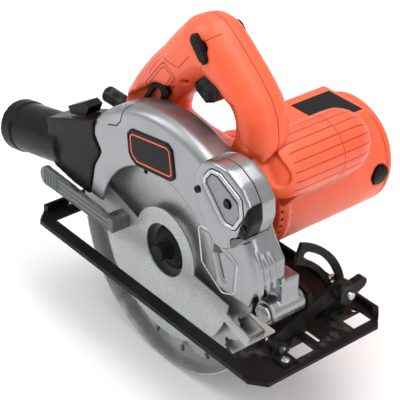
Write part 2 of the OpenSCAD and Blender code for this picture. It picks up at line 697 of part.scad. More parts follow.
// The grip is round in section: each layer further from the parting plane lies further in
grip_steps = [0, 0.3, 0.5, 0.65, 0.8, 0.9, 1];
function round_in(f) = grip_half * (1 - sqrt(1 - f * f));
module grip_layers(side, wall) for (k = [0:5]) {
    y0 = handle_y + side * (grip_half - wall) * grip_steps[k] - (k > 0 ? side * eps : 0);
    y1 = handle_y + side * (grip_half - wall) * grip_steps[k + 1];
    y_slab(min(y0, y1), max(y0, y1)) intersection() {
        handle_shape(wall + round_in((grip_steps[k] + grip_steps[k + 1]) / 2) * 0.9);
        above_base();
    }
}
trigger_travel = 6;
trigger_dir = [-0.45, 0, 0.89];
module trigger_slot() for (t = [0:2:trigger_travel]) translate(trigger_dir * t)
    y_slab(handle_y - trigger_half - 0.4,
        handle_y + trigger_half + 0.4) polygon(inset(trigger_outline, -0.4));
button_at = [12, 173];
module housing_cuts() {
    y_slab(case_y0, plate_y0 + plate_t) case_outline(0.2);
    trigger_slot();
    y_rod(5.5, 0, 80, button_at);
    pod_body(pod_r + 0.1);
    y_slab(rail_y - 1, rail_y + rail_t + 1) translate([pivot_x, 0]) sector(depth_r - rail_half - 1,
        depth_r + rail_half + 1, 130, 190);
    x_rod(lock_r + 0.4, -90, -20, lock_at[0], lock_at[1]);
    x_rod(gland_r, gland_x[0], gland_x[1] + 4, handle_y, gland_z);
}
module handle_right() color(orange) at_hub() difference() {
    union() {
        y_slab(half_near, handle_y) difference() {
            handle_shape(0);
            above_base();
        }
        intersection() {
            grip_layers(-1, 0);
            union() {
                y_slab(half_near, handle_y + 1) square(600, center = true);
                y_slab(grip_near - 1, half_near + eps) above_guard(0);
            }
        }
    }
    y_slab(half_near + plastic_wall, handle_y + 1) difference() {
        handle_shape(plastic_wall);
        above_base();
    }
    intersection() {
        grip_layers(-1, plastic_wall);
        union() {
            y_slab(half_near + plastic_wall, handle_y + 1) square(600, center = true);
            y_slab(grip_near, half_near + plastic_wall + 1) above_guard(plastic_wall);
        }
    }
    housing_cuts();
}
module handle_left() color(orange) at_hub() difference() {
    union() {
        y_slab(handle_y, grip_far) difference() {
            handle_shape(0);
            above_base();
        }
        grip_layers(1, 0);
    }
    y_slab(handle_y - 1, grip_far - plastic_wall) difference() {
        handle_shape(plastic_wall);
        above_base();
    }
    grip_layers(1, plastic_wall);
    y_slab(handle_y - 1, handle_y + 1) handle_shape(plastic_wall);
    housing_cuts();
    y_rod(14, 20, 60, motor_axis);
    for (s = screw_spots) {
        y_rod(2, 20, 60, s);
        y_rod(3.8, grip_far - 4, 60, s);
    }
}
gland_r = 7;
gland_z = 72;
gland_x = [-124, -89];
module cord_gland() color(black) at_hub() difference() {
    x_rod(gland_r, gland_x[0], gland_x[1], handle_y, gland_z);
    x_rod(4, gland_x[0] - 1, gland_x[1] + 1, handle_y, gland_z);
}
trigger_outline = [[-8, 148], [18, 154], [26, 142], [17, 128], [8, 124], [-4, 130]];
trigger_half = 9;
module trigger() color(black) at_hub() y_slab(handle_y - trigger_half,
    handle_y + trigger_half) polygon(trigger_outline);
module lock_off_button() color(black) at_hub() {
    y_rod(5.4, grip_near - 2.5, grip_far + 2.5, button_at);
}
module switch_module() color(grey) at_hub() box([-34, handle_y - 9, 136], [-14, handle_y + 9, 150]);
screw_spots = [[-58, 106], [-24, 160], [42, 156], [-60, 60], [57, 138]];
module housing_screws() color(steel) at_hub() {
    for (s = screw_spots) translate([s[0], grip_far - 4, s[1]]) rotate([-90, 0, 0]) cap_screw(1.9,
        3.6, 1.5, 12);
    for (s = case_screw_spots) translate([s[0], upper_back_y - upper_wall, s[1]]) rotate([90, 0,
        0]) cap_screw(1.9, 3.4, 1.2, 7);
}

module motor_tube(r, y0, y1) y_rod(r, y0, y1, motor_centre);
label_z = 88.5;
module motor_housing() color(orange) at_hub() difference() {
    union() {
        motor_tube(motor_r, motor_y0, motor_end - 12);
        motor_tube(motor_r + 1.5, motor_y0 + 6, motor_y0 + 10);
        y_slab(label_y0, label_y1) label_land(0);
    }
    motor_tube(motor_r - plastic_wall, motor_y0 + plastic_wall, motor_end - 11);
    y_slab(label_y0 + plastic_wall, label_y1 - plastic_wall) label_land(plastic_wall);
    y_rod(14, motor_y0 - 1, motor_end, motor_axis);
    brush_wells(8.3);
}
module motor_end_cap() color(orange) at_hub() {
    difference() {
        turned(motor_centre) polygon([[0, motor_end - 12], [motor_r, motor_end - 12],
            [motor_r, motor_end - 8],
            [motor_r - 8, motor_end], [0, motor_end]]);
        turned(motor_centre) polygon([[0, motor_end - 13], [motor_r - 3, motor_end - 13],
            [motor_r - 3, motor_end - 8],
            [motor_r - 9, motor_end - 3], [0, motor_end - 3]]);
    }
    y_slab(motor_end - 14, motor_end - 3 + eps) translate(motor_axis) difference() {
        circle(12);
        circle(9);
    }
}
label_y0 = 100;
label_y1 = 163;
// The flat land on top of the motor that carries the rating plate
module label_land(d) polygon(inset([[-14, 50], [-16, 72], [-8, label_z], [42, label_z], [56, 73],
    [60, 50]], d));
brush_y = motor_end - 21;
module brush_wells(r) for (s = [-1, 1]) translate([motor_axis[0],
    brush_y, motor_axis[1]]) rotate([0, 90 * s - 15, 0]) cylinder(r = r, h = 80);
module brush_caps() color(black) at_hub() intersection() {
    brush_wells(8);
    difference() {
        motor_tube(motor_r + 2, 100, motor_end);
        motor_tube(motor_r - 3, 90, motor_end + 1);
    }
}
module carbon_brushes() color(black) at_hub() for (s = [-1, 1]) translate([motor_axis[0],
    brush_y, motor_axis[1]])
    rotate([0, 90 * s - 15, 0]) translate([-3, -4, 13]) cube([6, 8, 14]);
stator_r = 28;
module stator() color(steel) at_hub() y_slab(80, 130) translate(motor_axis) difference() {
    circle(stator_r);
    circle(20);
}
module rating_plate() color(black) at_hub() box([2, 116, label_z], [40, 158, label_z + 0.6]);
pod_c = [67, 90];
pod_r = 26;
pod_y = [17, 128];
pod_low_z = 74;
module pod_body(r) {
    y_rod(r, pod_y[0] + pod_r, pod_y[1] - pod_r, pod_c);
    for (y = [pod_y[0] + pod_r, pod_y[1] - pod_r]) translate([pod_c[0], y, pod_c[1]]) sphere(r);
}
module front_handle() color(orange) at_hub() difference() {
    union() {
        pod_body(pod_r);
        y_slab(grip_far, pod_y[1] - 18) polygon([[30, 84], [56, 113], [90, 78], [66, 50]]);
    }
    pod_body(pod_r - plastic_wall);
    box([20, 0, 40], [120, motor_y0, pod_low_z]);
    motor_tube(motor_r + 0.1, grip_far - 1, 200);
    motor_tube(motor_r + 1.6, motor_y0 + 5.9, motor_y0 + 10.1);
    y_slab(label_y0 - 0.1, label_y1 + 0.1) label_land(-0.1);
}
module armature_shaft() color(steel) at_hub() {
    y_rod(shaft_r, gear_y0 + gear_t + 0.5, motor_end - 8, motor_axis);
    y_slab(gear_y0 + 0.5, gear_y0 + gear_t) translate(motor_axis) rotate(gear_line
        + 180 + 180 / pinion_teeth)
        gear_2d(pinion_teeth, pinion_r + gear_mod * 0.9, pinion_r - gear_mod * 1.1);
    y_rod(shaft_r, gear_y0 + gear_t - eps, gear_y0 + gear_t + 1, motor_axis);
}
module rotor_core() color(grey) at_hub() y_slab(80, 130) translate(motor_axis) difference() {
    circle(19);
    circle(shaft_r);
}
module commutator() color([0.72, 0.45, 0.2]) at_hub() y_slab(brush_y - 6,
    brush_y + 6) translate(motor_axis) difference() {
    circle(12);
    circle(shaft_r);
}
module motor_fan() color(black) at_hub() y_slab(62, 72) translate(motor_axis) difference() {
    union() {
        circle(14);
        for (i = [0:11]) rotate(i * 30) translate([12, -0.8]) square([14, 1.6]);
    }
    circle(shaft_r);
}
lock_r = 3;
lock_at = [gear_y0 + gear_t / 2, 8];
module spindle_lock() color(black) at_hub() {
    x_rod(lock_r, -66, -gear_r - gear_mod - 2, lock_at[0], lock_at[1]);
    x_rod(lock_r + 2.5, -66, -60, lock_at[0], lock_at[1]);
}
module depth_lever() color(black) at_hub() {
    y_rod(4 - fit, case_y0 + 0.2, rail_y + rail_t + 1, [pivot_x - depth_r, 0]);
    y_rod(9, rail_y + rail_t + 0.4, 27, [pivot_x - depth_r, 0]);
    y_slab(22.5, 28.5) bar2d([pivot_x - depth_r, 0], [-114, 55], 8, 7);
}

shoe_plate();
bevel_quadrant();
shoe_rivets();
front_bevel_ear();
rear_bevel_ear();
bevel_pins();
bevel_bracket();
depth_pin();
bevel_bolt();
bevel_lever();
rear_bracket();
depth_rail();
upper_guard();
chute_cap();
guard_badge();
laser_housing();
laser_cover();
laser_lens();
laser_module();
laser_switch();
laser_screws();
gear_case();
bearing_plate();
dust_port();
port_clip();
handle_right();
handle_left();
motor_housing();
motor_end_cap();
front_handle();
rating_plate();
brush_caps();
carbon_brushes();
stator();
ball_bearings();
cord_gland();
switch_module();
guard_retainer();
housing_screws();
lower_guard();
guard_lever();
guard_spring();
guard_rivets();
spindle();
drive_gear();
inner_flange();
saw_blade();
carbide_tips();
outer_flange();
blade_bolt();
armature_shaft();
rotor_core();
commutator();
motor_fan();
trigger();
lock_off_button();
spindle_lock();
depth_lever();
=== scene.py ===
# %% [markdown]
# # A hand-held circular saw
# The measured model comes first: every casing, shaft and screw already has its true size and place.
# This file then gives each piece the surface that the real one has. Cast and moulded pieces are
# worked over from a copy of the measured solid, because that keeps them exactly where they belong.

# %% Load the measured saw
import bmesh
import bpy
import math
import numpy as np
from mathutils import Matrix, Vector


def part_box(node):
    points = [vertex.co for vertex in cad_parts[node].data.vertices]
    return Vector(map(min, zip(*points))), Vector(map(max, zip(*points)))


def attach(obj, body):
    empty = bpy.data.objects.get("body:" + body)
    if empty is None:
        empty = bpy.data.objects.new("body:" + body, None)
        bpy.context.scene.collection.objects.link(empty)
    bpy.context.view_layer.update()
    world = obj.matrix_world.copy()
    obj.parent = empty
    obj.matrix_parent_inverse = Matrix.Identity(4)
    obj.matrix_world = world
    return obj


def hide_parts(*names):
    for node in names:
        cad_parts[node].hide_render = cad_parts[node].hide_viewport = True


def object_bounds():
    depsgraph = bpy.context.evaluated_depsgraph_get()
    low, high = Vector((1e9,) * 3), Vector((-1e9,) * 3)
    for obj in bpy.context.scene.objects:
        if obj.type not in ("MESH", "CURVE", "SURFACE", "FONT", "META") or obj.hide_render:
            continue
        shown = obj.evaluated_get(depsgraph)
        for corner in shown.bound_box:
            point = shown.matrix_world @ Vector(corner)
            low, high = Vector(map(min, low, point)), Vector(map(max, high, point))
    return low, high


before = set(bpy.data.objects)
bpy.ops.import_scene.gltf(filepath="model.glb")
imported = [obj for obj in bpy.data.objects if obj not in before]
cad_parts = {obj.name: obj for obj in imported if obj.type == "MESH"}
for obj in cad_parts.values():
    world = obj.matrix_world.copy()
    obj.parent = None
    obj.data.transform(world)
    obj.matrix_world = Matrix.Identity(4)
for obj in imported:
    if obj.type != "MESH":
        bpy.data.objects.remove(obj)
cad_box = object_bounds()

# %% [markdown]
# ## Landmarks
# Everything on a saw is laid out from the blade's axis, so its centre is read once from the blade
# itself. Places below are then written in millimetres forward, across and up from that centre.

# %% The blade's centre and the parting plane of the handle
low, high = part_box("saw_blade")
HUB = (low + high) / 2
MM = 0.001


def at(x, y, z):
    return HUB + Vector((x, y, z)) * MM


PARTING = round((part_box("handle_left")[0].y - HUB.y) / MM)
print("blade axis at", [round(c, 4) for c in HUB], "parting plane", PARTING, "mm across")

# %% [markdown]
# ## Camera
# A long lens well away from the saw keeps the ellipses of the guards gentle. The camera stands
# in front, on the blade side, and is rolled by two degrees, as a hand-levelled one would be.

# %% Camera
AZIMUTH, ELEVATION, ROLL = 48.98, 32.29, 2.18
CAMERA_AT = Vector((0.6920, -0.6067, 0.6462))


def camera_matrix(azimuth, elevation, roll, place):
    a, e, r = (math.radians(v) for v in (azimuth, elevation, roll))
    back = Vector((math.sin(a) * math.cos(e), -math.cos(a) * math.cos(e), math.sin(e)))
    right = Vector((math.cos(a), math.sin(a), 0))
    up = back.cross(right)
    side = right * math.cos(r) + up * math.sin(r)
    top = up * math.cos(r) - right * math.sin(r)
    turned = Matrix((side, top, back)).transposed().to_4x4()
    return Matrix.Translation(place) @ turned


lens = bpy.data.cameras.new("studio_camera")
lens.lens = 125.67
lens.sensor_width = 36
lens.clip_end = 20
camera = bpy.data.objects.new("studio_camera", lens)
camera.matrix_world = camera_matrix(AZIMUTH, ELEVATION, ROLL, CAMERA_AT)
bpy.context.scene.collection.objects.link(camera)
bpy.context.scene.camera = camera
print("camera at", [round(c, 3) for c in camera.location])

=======

Task details
Transcribe nothing but the lines from the line with "if empty is" through the line with "for corner in", reproducing each exactly.

Answer to the problem
    if empty is None:
        empty = bpy.data.objects.new("body:" + body, None)
        bpy.context.scene.collection.objects.link(empty)
    bpy.context.view_layer.update()
    world = obj.matrix_world.copy()
    obj.parent = empty
    obj.matrix_parent_inverse = Matrix.Identity(4)
    obj.matrix_world = world
    return obj


def hide_parts(*names):
    for node in names:
        cad_parts[node].hide_render = cad_parts[node].hide_viewport = True


def object_bounds():
    depsgraph = bpy.context.evaluated_depsgraph_get()
    low, high = Vector((1e9,) * 3), Vector((-1e9,) * 3)
    for obj in bpy.context.scene.objects:
        if obj.type not in ("MESH", "CURVE", "SURFACE", "FONT", "META") or obj.hide_render:
            continue
        shown = obj.evaluated_get(depsgraph)
        for corner in shown.bound_box:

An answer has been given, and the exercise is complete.